The Managing Director, Alpha Mead Partners, Erejuwa Gbadebo said: “There is a glut and most are priced beyond the pocket of the consumers.” She listed the challenges hampering the growth of the luxury as too many regulatory charges; over specification leading to over priced building materials being used; poor state of the economy; no proper analysis of the market requirements leading to the wrong properties being developed for the current market; and difficulty in the ease of doing business leading to the down sizing of the firm’s that would ordinarily take up such properties as well as over priced land.

For the Chairman, Royal Institution of Chartered Surveyors (RICS), Gbenga Ismail, “demand for luxury property has fallen because it no longer has investment value. However only those who want to purchase as occupiers continue to be the only effective demand. Values have dropped by at least 50 to 60 per cent.

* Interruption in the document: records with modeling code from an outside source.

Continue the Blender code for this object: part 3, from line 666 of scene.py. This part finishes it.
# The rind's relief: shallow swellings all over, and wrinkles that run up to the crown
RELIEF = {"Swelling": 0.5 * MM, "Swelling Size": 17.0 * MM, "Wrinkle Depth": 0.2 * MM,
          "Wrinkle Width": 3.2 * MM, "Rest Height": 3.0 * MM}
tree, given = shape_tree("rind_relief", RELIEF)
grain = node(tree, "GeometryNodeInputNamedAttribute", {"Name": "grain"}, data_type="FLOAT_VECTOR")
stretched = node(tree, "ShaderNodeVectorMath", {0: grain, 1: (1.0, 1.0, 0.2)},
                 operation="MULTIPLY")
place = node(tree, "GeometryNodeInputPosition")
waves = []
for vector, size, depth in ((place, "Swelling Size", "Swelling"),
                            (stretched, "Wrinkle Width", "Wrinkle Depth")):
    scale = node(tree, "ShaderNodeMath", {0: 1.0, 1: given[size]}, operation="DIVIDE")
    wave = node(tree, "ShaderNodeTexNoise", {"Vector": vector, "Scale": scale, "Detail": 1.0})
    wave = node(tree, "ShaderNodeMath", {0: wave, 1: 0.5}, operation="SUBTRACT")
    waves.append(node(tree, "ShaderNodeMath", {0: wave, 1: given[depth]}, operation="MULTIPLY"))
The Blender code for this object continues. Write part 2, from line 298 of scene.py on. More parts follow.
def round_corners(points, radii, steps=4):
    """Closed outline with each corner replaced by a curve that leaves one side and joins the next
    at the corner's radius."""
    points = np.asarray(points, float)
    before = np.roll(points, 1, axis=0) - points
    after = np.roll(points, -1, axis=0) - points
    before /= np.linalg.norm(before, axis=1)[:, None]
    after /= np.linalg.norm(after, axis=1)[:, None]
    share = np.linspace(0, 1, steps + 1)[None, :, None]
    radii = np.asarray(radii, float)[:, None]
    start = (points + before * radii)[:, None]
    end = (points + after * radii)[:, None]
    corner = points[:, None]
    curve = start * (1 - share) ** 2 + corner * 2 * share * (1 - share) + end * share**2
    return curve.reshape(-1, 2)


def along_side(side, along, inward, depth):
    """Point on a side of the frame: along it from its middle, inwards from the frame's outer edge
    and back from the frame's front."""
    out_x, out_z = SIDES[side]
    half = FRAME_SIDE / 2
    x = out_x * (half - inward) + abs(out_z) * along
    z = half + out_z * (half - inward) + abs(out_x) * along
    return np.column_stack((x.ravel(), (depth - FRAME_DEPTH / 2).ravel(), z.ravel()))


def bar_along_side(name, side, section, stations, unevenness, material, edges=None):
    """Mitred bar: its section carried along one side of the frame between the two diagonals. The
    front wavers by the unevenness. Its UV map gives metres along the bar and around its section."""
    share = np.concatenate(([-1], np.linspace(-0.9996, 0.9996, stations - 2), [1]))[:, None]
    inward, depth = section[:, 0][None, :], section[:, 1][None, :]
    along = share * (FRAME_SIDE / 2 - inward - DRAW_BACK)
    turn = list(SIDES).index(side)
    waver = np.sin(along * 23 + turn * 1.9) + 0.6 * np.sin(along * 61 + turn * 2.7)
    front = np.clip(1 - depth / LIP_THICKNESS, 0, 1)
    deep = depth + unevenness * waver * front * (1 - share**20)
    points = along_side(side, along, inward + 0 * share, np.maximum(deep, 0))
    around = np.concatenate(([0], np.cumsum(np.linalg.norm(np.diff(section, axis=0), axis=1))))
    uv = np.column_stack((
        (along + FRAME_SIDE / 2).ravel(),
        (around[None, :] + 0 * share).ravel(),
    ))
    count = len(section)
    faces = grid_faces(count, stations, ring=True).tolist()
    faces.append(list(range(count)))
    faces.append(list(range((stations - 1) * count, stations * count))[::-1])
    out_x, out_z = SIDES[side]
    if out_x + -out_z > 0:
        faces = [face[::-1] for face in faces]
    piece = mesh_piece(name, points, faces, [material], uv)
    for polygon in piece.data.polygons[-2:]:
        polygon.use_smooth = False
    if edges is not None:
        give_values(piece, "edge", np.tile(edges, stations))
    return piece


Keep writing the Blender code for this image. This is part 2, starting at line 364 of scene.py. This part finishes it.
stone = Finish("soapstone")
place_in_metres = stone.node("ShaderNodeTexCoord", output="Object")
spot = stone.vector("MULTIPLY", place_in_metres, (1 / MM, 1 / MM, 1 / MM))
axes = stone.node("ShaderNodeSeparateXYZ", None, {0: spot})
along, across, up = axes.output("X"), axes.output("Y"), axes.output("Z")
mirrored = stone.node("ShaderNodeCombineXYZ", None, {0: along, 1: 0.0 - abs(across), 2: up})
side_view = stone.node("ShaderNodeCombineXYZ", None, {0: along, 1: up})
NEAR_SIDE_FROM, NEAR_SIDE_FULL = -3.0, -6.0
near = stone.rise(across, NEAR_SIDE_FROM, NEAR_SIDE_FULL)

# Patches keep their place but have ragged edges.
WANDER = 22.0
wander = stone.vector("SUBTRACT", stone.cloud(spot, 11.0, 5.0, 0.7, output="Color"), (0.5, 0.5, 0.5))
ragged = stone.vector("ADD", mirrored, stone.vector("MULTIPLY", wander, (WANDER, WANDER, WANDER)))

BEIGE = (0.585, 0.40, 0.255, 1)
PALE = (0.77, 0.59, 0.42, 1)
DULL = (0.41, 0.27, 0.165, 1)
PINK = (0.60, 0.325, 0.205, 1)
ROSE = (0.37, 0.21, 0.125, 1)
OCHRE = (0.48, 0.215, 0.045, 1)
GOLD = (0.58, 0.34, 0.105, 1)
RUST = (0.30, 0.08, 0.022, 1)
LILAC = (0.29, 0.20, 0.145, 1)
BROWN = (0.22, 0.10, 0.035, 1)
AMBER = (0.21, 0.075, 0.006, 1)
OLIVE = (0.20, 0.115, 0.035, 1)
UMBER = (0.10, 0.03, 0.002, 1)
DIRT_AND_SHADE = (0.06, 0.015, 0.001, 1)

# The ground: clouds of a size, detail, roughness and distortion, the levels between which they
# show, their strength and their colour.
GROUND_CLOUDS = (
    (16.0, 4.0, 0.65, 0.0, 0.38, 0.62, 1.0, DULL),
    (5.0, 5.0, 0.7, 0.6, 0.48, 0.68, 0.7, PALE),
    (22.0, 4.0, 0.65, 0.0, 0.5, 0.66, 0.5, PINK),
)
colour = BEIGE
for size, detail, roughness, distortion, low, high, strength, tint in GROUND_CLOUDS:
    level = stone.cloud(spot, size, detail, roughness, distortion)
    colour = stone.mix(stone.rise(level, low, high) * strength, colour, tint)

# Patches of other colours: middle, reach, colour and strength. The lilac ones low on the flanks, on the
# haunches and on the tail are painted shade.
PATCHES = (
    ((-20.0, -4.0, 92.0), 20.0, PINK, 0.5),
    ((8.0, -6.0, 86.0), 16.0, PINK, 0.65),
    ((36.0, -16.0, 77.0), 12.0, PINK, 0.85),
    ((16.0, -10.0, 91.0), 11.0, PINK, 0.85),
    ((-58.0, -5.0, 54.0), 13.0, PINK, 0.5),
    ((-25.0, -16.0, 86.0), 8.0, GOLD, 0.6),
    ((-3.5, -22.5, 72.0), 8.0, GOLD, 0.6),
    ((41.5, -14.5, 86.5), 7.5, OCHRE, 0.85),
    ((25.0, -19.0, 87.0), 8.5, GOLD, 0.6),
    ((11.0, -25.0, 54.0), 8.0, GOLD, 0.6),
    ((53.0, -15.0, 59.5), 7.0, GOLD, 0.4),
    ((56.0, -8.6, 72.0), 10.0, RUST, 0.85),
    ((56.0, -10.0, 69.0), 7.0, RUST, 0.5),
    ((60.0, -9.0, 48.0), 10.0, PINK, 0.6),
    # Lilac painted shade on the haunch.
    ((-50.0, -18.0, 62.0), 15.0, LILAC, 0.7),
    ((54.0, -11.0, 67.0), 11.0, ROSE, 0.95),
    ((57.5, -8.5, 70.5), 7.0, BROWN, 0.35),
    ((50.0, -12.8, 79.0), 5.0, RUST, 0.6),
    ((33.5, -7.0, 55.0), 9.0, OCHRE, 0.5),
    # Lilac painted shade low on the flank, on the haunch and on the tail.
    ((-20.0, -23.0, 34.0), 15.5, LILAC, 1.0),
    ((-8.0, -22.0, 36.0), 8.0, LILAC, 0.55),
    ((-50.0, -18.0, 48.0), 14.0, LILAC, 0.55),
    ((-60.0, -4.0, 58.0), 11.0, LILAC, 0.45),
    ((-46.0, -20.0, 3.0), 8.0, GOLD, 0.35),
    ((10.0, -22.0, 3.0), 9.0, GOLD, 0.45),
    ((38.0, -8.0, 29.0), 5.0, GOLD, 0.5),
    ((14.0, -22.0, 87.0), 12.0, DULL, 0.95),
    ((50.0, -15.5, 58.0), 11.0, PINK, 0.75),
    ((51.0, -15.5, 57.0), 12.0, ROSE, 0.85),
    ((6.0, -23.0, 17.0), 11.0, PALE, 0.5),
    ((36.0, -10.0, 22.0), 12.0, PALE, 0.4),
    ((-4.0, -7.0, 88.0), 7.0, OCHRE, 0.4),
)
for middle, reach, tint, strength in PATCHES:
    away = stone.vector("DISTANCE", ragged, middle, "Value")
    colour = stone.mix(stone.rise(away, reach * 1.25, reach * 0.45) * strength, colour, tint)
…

“You will however find a contradiction in the Banana Island sub market. Land prices have risen by 50per cent in 24 months because of the effective primary occupiers who have chosen this sub market as a preferred address.”But the Chairman, Nigerian Institution of Estate Surveyors and Valuers, Faculty of Estate Agency and Marketing, Sam Eboigbe is quite positive on the recovery of the market.

He added that “some locations have tremendously been subjected to high volume of activities resulting in upward movement of property values. The growing rate of insecurity and banditry contributed to the increase of activities in these areas offering amenities and comfortable lifestyles.”

“Certain locations have tremendously been subjected to high volume of activities resulting in upward movement of property values. Apapa GRA has witnessed massive decline in property values.”